Gli incendi in Amazzonia sono una ferita per l’umanità. È urgente una nuova passione che scardini l’egoismo e incardini quella conversione ecologica invocata dalla Laudato Si’.
Le notizie degli incendi che negli ultimi giorni stanno devastando l’Amazzonia sono una ferita per l’umanità. Il Papa, nell’ottobre 2017, ha convocato un Sinodo Speciale per la regione Panamazzonica (“Amazzonia: nuovi cammini per la Chiesa e per una ecologia integrale”), che si terrà a Roma dal 6 al 27 ottobre prossimi.
Nel documento preparatorio del Sinodo viene scritto: «Oggi il grido che l’Amazzonia eleva al Creatore è simile al grido del Popolo di Dio in Egitto. È un grido di schiavitù e di abbandono, che domanda la libertà e l’attenzione di Dio. È un grido che invoca la presenza di Dio, specialmente quando i popoli amazzonici, per difendere le proprie terre, si scontrano con la criminalizzazione della loro protesta o quando sono testimoni della distruzione della foresta tropicale, che costituisce il loro habitat millenario; o quando le acque dei loro fiumi si riempiono di elementi che producono morte anziché vita».
Questo grido si eleva perché nella foresta amazzonica, ormai da decenni, l’ingerenza umana ha determinato, con il saccheggio delle risorse ambientali e naturali, scellerate politiche estrattive e devastanti opere infrastrutturali, quella che definirei una vera e propria dichiarazione di guerra contro la nostra Madre Terra. La “cultura dello scarto” (Laudato Si’, 16), l’economia governata da una finanza speculativa, l’individualismo che emargina la fratellanza sono fenomeni globali che trovano in Amazzonia la loro massima espressione.
Una nuova passione è urgente, una passione che scardini l’egoismo e incardini quella conversione ecologica invocata da Papa Francesco nella Laudato Si’ e che richiede nuovi stili di vita e nuovi cittadini del mondo che si impegnano nella custodia del Creato applicando l’etica della cura con una visione di un universo planetario profondamente connesso. È necessario passare da una visione frammentaria a una visione di comunione, solidale. Anche la scienza ci rivela la natura profondamente olistica e relazionale del cosmo, costituito fra un insieme di soggetti tutti interconnessi tra loro.
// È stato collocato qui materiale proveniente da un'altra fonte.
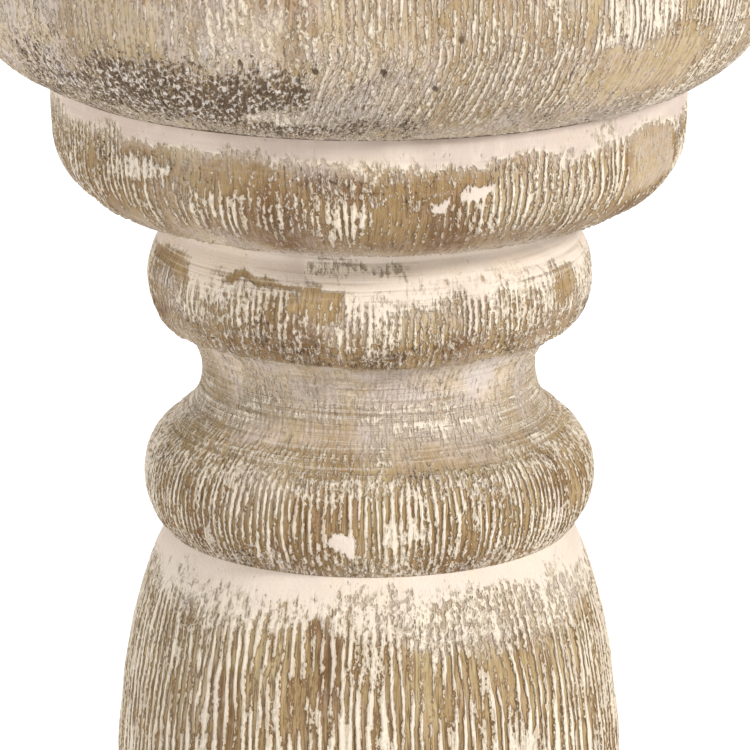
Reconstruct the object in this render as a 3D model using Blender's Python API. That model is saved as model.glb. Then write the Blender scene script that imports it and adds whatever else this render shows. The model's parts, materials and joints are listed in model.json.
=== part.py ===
"""A turned wooden pillar candlestick, 305 mm to its rim, with a metal pan and a spike for the candle.

Seven turned wood sections stand on each other, each with a short spigot that centres the next one.
A threaded rod with a nut and washer at each end draws them together. A screwed-on pan holds the
spike down by its flat head, and a felt disc closes the underside.

Lengths are in millimetres, heights are above the table, and the axis of the stick is +Z.
"""

import math

import bmesh
import bpy

MM = 0.001
FACETS = 40  # round each turned wood section and the pan
SMALL_FACETS = 20  # round the rod, nuts, washers, spike and screws
FIT = 0.3  # between pieces that touch
SMOOTH_BELOW = 35.0  # degrees between faces that are shaded as one surface

# Heights of the seams between the sections, and of the rim.
FOOT_BOTTOM = 2.8
FOOT_SEAM = 30.0
BASE_COLLAR_SEAM = 47.0
LOWER_SPINDLE_SEAM = 90.3
BALUSTER_SEAM = 199.2
NECK_SEAM = 249.1
COLLAR_SEAM = 270.0
RIM = 305.0

# The joint at each seam and the bore that all the sections share.
SPIGOT_R = 12.0
SPIGOT_H = 6.0
BORE_R = 4.5

# The cup, which the foot repeats upside down.
CUP_R = 63.5
BOWL_R = 21.0  # radius of the rounded underside
BOWL_CENTRE = (CUP_R - BOWL_R, COLLAR_SEAM + 20.3)
RIM_ROUND = 3.5
FOOT_CENTRE = (CUP_R - BOWL_R, 9.7)
FOOT_ROUND = 1.5

# Half-round collars under the cup and over the foot.
COLLAR_R = 48.3
COLLAR_NECK_R = 31.0
COLLAR_ROUND_H = 12.9
BASE_COLLAR_R = 49.0
BASE_COLLAR_ROUND_H = 11.0

# Beads, coves and flares as ellipses: radius of the centre, its height over the foot of the section,
# and the half sizes.
LOWER_SPINDLE_LOW_BEAD = (28.5, 7.0, 8.0, 8.0)
LOWER_SPINDLE_COVE = (31.0, 20.0, 8.5, 8.0)
LOWER_SPINDLE_TOP_BEAD = (25.0, 35.0, 6.6, 9.2)
BALUSTER_FLARE = (27.5, 13.7, 8.0, 12.4)
BALUSTER_SHOULDER = (22.0, 69.7, 16.87, 46.1)
BALUSTER_PULLS = (-28.0, 26.0)  # how long the taper stays upright under the belly and over the ankle
NECK_LOW_BEAD = (27.6, 7.8, 7.05, 9.1)
NECK_COVE = (32.3, 24.4, 6.9, 7.9)
NECK_TOP_BEAD = (27.5, 39.5, 6.4, 9.0)
NECK_FILLET_FOOT = 47.6

# The pan, its seat in the cup and the pocket below it.
SEAT_R = 51.0
SEAT_FLOOR = 298.0
PAN_SHEET = 1.2
PAN_WALL = 1.0
PAN_ROLL_R = 53.5
PAN_ROLL_H = 1.2
POCKET_R = 11.0
POCKET_FLOOR = 286.5
FOOT_POCKET_ROOF = 14.5

# The spike and its head, which the pan holds down.
SPIKE_R = 3.2
SPIKE_TIP = 323.5
SPIKE_HEAD_R = 14.0
SPIKE_HEAD_H = 1.6

# Tie rod, nuts and washers of 8 mm thread.
ROD_R = 3.9
ROD_BOTTOM = 4.5
ROD_TOP = 295.7
NUT_FLATS = 13.0
NUT_H = 6.5
NUT_BORE_R = ROD_R + FIT
WASHER_R = 9.0
WASHER_H = 1.6

# Countersunk screws in the pan.
SCREW_COUNT = 3
SCREW_CIRCLE_R = 32.0
SCREW_HEAD_R = 3.4
SCREW_HEAD_H = 1.8
SCREW_SHANK_R = 1.6
SCREW_LENGTH = 16.0
SCREW_SINK = 0.1  # how far the head lies under the pan's floor

FELT_R = 58.0
FELT_H = 2.5


def clear_scene():
    for obj in list(bpy.data.objects):
        bpy.data.objects.remove(obj, do_unlink=True)


def material(name, colour, roughness, metallic=0.0):
    """A Principled material of its own for one sub-part."""
    mat = bpy.data.materials.new(name)
    mat.use_nodes = True
    shader = mat.node_tree.nodes["Principled BSDF"]
    shader.inputs["Base Color"].default_value = (*colour, 1.0)
    shader.inputs["Roughness"].default_value = roughness
    shader.inputs["Metallic"].default_value = metallic
    return mat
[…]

La giornalista e scrittrice cubano-nicaraguense María López Vigil ci dice che dobbiamo passare da una teologia antropocentrica a una teologia ecocentrica, che considera l’umanità come parte integrante dell’intera creazione. In questo senso, i popoli che da oltre diecimila anni abitano la foresta amazzonica, hanno insegnato anche al cristianesimo ad avere un rapporto armonioso con l’ambiente e il territorio.
Nel documento della IV° Conferenza generale dell’episcopato latinoamericano del 1992, ripreso anche dal documento preparatorio del Sinodo sull’Amazzonia, si scriveva come le culture precolombiane abbiano offerto al cristianesimo diversi elementi di contatto «come l’apertura all’azione di Dio, il senso della gratitudine per i frutti della terra, il carattere sacro della vita umana e la valorizzazione della famiglia, il senso di solidarietà e di corresponsabilità nel lavoro comune, l’importanza del culto, il credere in una vita ultraterrena».